§ Supplied information

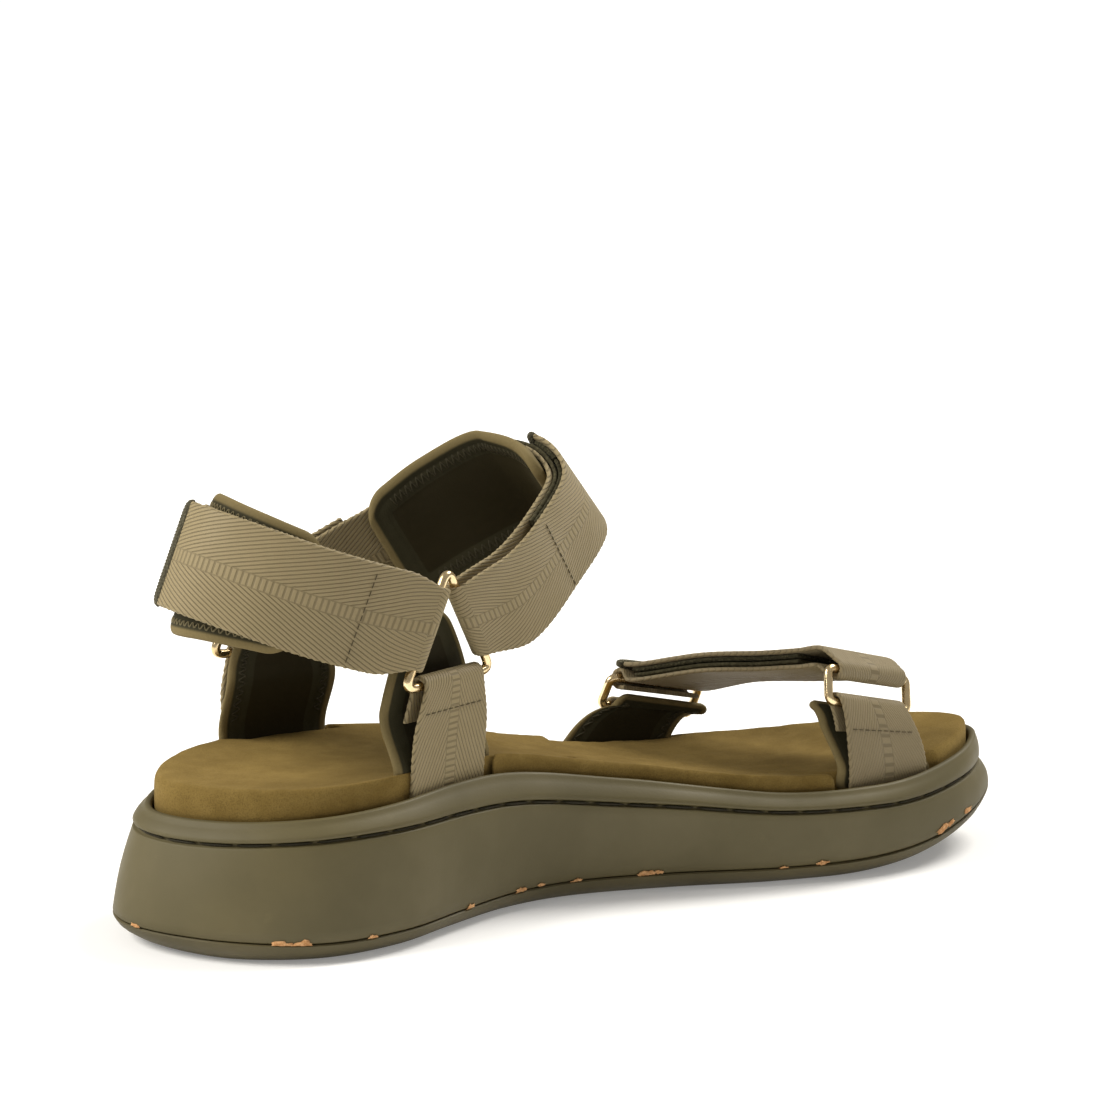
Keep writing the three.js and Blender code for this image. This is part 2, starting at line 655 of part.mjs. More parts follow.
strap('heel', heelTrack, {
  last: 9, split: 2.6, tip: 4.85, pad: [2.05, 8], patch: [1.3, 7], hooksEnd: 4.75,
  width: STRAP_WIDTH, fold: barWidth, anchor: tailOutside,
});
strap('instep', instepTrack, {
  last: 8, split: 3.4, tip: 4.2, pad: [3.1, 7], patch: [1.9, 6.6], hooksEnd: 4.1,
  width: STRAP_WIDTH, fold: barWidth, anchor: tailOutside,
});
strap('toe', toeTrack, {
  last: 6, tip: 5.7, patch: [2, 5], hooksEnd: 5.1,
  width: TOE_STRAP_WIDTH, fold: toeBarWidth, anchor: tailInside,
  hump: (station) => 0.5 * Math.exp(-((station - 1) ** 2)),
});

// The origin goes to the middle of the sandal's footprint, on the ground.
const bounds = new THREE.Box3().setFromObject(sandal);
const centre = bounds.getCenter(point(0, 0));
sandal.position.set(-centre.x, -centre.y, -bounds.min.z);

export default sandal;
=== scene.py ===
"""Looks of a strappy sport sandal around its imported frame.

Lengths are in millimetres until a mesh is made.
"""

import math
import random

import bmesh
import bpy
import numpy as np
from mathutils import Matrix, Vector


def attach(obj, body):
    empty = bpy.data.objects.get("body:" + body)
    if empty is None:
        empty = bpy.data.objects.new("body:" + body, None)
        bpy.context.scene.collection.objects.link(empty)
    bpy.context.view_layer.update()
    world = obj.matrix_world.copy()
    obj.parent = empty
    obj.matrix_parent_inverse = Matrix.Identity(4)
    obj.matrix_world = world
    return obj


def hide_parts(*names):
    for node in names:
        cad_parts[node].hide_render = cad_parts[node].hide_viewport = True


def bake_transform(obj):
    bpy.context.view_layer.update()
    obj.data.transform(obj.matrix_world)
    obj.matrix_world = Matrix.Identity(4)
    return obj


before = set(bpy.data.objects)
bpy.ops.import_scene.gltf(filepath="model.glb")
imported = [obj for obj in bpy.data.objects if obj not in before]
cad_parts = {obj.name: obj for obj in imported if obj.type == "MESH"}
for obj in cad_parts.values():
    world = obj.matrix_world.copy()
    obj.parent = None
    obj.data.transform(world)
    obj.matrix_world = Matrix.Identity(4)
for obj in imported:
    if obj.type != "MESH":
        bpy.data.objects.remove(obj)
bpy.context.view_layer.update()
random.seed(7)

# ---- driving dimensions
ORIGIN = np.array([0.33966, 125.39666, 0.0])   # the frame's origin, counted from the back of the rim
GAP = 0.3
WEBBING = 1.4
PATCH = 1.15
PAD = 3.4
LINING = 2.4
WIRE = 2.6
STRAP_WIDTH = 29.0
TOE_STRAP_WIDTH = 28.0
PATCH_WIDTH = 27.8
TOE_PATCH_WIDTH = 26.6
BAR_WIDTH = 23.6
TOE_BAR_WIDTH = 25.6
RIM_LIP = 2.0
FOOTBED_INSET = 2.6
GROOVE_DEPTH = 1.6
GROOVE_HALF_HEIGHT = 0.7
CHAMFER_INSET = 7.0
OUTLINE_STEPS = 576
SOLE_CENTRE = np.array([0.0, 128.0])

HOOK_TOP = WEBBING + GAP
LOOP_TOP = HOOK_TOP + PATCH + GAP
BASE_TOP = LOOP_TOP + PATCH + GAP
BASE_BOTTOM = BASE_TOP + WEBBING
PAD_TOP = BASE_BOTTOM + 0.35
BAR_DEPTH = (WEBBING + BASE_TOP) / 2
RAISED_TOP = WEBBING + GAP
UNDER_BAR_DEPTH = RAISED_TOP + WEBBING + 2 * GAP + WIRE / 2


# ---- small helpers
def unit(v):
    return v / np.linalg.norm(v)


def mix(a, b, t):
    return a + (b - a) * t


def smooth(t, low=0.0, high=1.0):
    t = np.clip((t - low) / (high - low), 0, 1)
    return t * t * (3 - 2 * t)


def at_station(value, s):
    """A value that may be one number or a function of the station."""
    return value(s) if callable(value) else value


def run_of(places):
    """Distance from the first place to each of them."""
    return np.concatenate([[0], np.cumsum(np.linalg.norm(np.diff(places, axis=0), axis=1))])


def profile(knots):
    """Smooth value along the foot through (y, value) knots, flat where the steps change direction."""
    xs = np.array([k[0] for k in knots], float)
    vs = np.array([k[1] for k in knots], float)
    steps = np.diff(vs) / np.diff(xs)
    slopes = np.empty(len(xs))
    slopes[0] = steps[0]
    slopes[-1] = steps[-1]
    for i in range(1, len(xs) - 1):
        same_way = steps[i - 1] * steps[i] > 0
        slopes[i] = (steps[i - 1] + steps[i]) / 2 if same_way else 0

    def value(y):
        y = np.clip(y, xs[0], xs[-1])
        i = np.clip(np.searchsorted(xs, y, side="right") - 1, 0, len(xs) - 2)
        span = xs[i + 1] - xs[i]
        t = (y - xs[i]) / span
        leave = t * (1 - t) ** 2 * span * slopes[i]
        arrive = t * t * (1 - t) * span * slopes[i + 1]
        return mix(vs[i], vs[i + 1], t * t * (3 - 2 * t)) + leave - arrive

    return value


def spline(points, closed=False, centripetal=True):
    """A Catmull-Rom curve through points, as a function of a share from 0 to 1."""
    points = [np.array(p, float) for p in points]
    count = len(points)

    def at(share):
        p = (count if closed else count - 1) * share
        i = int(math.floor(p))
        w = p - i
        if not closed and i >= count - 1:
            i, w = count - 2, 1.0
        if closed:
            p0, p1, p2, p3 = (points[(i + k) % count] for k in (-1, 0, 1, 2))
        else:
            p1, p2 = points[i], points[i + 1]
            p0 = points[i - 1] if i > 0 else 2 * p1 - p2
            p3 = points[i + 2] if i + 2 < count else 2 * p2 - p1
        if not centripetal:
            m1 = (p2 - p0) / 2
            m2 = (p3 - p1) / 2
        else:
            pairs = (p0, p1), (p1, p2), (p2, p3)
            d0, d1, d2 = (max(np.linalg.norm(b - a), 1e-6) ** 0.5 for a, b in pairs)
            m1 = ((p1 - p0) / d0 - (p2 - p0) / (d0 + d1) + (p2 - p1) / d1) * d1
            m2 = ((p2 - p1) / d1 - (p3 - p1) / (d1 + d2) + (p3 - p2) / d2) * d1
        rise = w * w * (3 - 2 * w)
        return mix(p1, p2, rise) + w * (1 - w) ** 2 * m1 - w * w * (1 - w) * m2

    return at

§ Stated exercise
Reproduce every line above without error.

§ Exercise solution
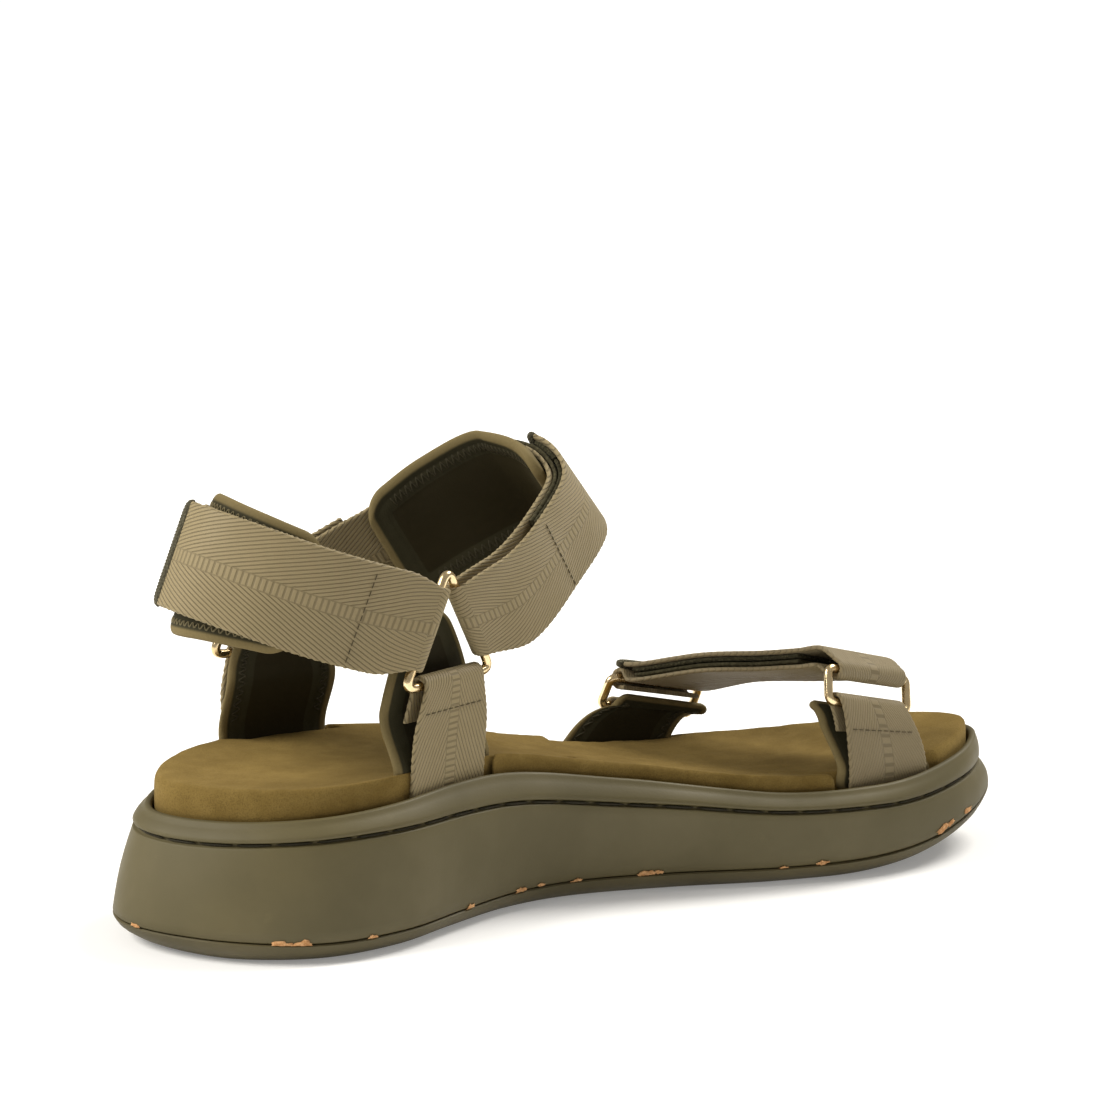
Keep writing the three.js and Blender code for this image. This is part 2, starting at line 655 of part.mjs. More parts follow.
strap('heel', heelTrack, {
  last: 9, split: 2.6, tip: 4.85, pad: [2.05, 8], patch: [1.3, 7], hooksEnd: 4.75,
  width: STRAP_WIDTH, fold: barWidth, anchor: tailOutside,
});
strap('instep', instepTrack, {
  last: 8, split: 3.4, tip: 4.2, pad: [3.1, 7], patch: [1.9, 6.6], hooksEnd: 4.1,
  width: STRAP_WIDTH, fold: barWidth, anchor: tailOutside,
});
strap('toe', toeTrack, {
  last: 6, tip: 5.7, patch: [2, 5], hooksEnd: 5.1,
  width: TOE_STRAP_WIDTH, fold: toeBarWidth, anchor: tailInside,
  hump: (station) => 0.5 * Math.exp(-((station - 1) ** 2)),
});

// The origin goes to the middle of the sandal's footprint, on the ground.
const bounds = new THREE.Box3().setFromObject(sandal);
const centre = bounds.getCenter(point(0, 0));
sandal.position.set(-centre.x, -centre.y, -bounds.min.z);

export default sandal;
=== scene.py ===
"""Looks of a strappy sport sandal around its imported frame.

Lengths are in millimetres until a mesh is made.
"""

import math
import random

import bmesh
import bpy
import numpy as np
from mathutils import Matrix, Vector


def attach(obj, body):
    empty = bpy.data.objects.get("body:" + body)
    if empty is None:
        empty = bpy.data.objects.new("body:" + body, None)
        bpy.context.scene.collection.objects.link(empty)
    bpy.context.view_layer.update()
    world = obj.matrix_world.copy()
    obj.parent = empty
    obj.matrix_parent_inverse = Matrix.Identity(4)
    obj.matrix_world = world
    return obj


def hide_parts(*names):
    for node in names:
        cad_parts[node].hide_render = cad_parts[node].hide_viewport = True


def bake_transform(obj):
    bpy.context.view_layer.update()
    obj.data.transform(obj.matrix_world)
    obj.matrix_world = Matrix.Identity(4)
    return obj


before = set(bpy.data.objects)
bpy.ops.import_scene.gltf(filepath="model.glb")
imported = [obj for obj in bpy.data.objects if obj not in before]
cad_parts = {obj.name: obj for obj in imported if obj.type == "MESH"}
for obj in cad_parts.values():
    world = obj.matrix_world.copy()
    obj.parent = None
    obj.data.transform(world)
    obj.matrix_world = Matrix.Identity(4)
for obj in imported:
    if obj.type != "MESH":
        bpy.data.objects.remove(obj)
bpy.context.view_layer.update()
random.seed(7)

# ---- driving dimensions
ORIGIN = np.array([0.33966, 125.39666, 0.0])   # the frame's origin, counted from the back of the rim
GAP = 0.3
WEBBING = 1.4
PATCH = 1.15
PAD = 3.4
LINING = 2.4
WIRE = 2.6
STRAP_WIDTH = 29.0
TOE_STRAP_WIDTH = 28.0
PATCH_WIDTH = 27.8
TOE_PATCH_WIDTH = 26.6
BAR_WIDTH = 23.6
TOE_BAR_WIDTH = 25.6
RIM_LIP = 2.0
FOOTBED_INSET = 2.6
GROOVE_DEPTH = 1.6
GROOVE_HALF_HEIGHT = 0.7
CHAMFER_INSET = 7.0
OUTLINE_STEPS = 576
SOLE_CENTRE = np.array([0.0, 128.0])

HOOK_TOP = WEBBING + GAP
LOOP_TOP = HOOK_TOP + PATCH + GAP
BASE_TOP = LOOP_TOP + PATCH + GAP
BASE_BOTTOM = BASE_TOP + WEBBING
PAD_TOP = BASE_BOTTOM + 0.35
BAR_DEPTH = (WEBBING + BASE_TOP) / 2
RAISED_TOP = WEBBING + GAP
UNDER_BAR_DEPTH = RAISED_TOP + WEBBING + 2 * GAP + WIRE / 2


# ---- small helpers
def unit(v):
    return v / np.linalg.norm(v)


def mix(a, b, t):
    return a + (b - a) * t


def smooth(t, low=0.0, high=1.0):
    t = np.clip((t - low) / (high - low), 0, 1)
    return t * t * (3 - 2 * t)


def at_station(value, s):
    """A value that may be one number or a function of the station."""
    return value(s) if callable(value) else value


def run_of(places):
    """Distance from the first place to each of them."""
    return np.concatenate([[0], np.cumsum(np.linalg.norm(np.diff(places, axis=0), axis=1))])


def profile(knots):
    """Smooth value along the foot through (y, value) knots, flat where the steps change direction."""
    xs = np.array([k[0] for k in knots], float)
    vs = np.array([k[1] for k in knots], float)
    steps = np.diff(vs) / np.diff(xs)
    slopes = np.empty(len(xs))
    slopes[0] = steps[0]
    slopes[-1] = steps[-1]
    for i in range(1, len(xs) - 1):
        same_way = steps[i - 1] * steps[i] > 0
        slopes[i] = (steps[i - 1] + steps[i]) / 2 if same_way else 0

    def value(y):
        y = np.clip(y, xs[0], xs[-1])
        i = np.clip(np.searchsorted(xs, y, side="right") - 1, 0, len(xs) - 2)
        span = xs[i + 1] - xs[i]
        t = (y - xs[i]) / span
        leave = t * (1 - t) ** 2 * span * slopes[i]
        arrive = t * t * (1 - t) * span * slopes[i + 1]
        return mix(vs[i], vs[i + 1], t * t * (3 - 2 * t)) + leave - arrive

    return value


def spline(points, closed=False, centripetal=True):
    """A Catmull-Rom curve through points, as a function of a share from 0 to 1."""
    points = [np.array(p, float) for p in points]
    count = len(points)

    def at(share):
        p = (count if closed else count - 1) * share
        i = int(math.floor(p))
        w = p - i
        if not closed and i >= count - 1:
            i, w = count - 2, 1.0
        if closed:
            p0, p1, p2, p3 = (points[(i + k) % count] for k in (-1, 0, 1, 2))
        else:
            p1, p2 = points[i], points[i + 1]
            p0 = points[i - 1] if i > 0 else 2 * p1 - p2
            p3 = points[i + 2] if i + 2 < count else 2 * p2 - p1
        if not centripetal:
            m1 = (p2 - p0) / 2
            m2 = (p3 - p1) / 2
        else:
            pairs = (p0, p1), (p1, p2), (p2, p3)
            d0, d1, d2 = (max(np.linalg.norm(b - a), 1e-6) ** 0.5 for a, b in pairs)
            m1 = ((p1 - p0) / d0 - (p2 - p0) / (d0 + d1) + (p2 - p1) / d1) * d1
            m2 = ((p2 - p1) / d1 - (p3 - p1) / (d1 + d2) + (p3 - p2) / d2) * d1
        rise = w * w * (3 - 2 * w)
        return mix(p1, p2, rise) + w * (1 - w) ** 2 * m1 - w * w * (1 - w) * m2

    return at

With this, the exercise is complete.